Emperyalist Statüko Direniş Olgusu Karşısında Çaresiz!

Amerikan emperyalizminin saldırganlığını yalanlarla kamufle etme gayreti, propaganda yoluyla dünyayı kandırma çabaları iflas etmiş, boşa çıkmıştır. Irak özelinde yıllarca işlenen ve işgale gerekçe kılınan kitlesel imha silahları konusu tam bir komediye dönmüş bulunmaktadır. Aynı tür gerekçelerin yarınlarda başka ülkeler için söz konusu edilmesi şüphesiz çok daha büyük tepkilere yol açacaktır. Aynı şekilde Irak'ta ABD-İngiltere işbirliğiyle tesis edilen "demokrasi"nin gerçek niteliği şimdiden açığa çıkmıştır. İran'daki protestocuları teşvik eden, kutlayan Amerikalıların Iraklı protestocuları kurşunlaması, katletmesi özgürlük konusuna emperyalistlerin yaklaşımını çok açık özetlemektedir. Yine kendi planlan önünde bir engel olarak gördükleri ve işbirlikçiliğe ikna edemedikleri Arafat yönetimini tasfiye ederek halk desteği hiç bulunmayan bir ismi Filistin Başbakanı konumuna oturtan emperyalistler, Ortadoğu'da nasıl bir siyasi modeli hakim kılmak istediklerini açıkça beyan etmişlerdir.

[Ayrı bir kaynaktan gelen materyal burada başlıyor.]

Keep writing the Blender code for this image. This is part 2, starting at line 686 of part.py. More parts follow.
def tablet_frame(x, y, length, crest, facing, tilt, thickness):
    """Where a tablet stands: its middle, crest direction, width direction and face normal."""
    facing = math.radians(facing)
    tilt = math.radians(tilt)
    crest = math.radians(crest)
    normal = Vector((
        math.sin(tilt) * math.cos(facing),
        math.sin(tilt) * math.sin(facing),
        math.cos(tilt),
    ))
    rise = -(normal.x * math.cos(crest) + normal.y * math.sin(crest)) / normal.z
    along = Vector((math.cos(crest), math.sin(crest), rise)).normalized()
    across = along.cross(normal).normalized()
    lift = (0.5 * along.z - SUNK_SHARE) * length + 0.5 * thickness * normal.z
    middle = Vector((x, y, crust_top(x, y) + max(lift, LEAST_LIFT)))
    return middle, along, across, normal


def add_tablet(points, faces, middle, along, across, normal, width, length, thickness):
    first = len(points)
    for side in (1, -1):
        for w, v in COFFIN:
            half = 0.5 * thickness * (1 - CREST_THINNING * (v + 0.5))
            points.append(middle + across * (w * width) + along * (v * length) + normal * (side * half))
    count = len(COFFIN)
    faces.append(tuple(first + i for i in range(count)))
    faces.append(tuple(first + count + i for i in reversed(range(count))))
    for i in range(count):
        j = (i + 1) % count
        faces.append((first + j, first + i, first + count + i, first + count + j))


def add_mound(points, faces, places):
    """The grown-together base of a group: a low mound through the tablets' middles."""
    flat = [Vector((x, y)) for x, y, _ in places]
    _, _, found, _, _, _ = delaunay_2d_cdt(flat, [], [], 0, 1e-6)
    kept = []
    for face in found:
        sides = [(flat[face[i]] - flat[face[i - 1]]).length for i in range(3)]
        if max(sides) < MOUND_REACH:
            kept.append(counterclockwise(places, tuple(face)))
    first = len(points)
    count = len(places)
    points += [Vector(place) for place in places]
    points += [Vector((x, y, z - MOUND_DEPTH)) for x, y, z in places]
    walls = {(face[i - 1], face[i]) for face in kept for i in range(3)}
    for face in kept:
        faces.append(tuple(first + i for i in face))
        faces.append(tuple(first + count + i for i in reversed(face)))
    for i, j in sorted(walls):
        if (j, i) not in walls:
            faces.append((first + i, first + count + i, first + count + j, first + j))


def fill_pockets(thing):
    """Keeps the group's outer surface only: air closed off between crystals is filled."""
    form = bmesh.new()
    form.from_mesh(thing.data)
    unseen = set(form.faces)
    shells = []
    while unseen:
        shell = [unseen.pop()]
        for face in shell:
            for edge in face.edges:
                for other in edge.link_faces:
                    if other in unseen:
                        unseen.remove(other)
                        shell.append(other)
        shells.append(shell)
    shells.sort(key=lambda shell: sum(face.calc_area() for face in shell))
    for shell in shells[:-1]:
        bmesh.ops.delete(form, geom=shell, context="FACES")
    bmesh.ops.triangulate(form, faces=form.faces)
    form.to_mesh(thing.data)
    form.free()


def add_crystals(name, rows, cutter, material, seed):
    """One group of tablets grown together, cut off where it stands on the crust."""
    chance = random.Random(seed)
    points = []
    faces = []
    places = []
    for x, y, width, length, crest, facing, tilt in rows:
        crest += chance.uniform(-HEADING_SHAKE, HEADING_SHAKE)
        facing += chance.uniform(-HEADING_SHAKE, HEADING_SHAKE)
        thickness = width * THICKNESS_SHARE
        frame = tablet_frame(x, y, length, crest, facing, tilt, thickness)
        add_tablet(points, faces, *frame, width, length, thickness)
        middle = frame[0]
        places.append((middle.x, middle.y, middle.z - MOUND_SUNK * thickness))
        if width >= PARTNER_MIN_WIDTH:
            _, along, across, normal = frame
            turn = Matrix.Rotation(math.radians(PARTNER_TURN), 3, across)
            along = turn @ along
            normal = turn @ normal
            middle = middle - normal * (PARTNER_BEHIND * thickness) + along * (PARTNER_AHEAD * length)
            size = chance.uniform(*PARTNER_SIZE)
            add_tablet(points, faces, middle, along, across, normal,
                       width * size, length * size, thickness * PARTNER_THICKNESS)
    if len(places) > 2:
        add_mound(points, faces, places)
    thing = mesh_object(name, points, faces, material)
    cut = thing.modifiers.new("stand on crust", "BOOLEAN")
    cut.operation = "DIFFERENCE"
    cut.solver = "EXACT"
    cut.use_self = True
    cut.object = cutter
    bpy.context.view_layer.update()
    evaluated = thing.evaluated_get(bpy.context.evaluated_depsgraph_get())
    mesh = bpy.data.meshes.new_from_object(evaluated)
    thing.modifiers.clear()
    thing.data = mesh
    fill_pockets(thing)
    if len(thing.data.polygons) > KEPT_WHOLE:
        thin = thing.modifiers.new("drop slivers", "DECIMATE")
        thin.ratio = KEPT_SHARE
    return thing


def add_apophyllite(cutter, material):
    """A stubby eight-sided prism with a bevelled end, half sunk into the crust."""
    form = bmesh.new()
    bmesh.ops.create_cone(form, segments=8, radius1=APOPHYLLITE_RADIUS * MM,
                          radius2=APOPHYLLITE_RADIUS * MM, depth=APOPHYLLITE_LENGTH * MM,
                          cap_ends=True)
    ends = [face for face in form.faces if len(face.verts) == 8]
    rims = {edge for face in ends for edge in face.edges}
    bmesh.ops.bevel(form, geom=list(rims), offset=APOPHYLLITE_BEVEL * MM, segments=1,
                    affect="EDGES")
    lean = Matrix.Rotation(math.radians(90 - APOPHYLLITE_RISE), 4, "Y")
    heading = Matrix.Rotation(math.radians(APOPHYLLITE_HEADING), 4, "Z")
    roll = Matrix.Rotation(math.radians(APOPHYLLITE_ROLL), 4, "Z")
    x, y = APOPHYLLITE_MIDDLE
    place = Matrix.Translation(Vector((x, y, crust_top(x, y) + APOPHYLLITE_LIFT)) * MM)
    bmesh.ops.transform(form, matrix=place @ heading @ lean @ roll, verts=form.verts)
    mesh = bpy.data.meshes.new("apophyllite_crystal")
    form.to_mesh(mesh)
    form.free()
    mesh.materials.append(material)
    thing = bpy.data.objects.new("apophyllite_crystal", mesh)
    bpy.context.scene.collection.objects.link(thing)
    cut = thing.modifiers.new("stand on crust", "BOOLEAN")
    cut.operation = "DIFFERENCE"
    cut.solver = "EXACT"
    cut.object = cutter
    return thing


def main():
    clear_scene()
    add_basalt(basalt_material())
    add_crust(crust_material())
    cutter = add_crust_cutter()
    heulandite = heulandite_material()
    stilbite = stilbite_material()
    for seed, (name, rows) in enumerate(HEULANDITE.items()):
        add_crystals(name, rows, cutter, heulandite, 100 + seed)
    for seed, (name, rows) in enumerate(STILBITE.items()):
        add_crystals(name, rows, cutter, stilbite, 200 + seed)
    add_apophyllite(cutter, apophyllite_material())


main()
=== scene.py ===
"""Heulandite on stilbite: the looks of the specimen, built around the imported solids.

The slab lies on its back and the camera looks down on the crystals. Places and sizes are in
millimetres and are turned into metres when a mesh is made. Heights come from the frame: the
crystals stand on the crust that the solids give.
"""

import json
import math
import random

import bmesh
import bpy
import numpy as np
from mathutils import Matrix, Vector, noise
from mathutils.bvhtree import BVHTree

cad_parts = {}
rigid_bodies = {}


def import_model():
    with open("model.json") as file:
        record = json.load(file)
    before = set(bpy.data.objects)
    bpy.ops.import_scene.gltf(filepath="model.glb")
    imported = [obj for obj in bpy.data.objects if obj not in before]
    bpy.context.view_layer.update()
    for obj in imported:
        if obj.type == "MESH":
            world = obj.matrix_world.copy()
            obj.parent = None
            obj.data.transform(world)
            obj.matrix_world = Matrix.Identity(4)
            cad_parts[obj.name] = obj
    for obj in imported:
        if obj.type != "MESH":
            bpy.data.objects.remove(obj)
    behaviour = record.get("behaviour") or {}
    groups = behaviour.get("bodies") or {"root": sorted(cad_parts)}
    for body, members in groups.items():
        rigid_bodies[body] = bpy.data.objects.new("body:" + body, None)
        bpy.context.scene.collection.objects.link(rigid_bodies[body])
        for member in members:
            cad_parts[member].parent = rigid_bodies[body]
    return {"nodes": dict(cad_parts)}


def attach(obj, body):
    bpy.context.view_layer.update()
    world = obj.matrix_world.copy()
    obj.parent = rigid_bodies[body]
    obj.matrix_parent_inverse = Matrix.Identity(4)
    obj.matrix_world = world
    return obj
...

Tüm bu tablo emperyalizmin gerçek yüzünün daha geniş kitleler için açığa çıkmasını getirmekte ve aynı zamanda da karşı çıkışları da güçlendirmektedir. Nitekim Afganistan'dan Irak'a kadar emperyalist askeri güçlerin en muhkem olduklarını ilan ettikleri bölgelerde dahi güçlü bir direniş olgusu öne çıkmaktadır. Şüphesiz işgalci güçlerin kayıpları arttıkça ve işgalin bedeli ağırlaştıkça gerek dünyada gerekse de kendi iç kamuoyunda çok daha güçlü protesto ve baskılarla karşılaşacaklardır. Afganistan ve Irak'ta süregelen direnişin güçlenerek devam etmesinin en azından emperyalistleri yeni saldırganlık planlarından caydırması beklenebilir. Emperyalizmin tüm insanlık için giderek büyüyen bir bela olmasının engellenmesi ise ancak dünya çapında ortaya konulacak bir direniş çizgisi ile mümkün olacaktır.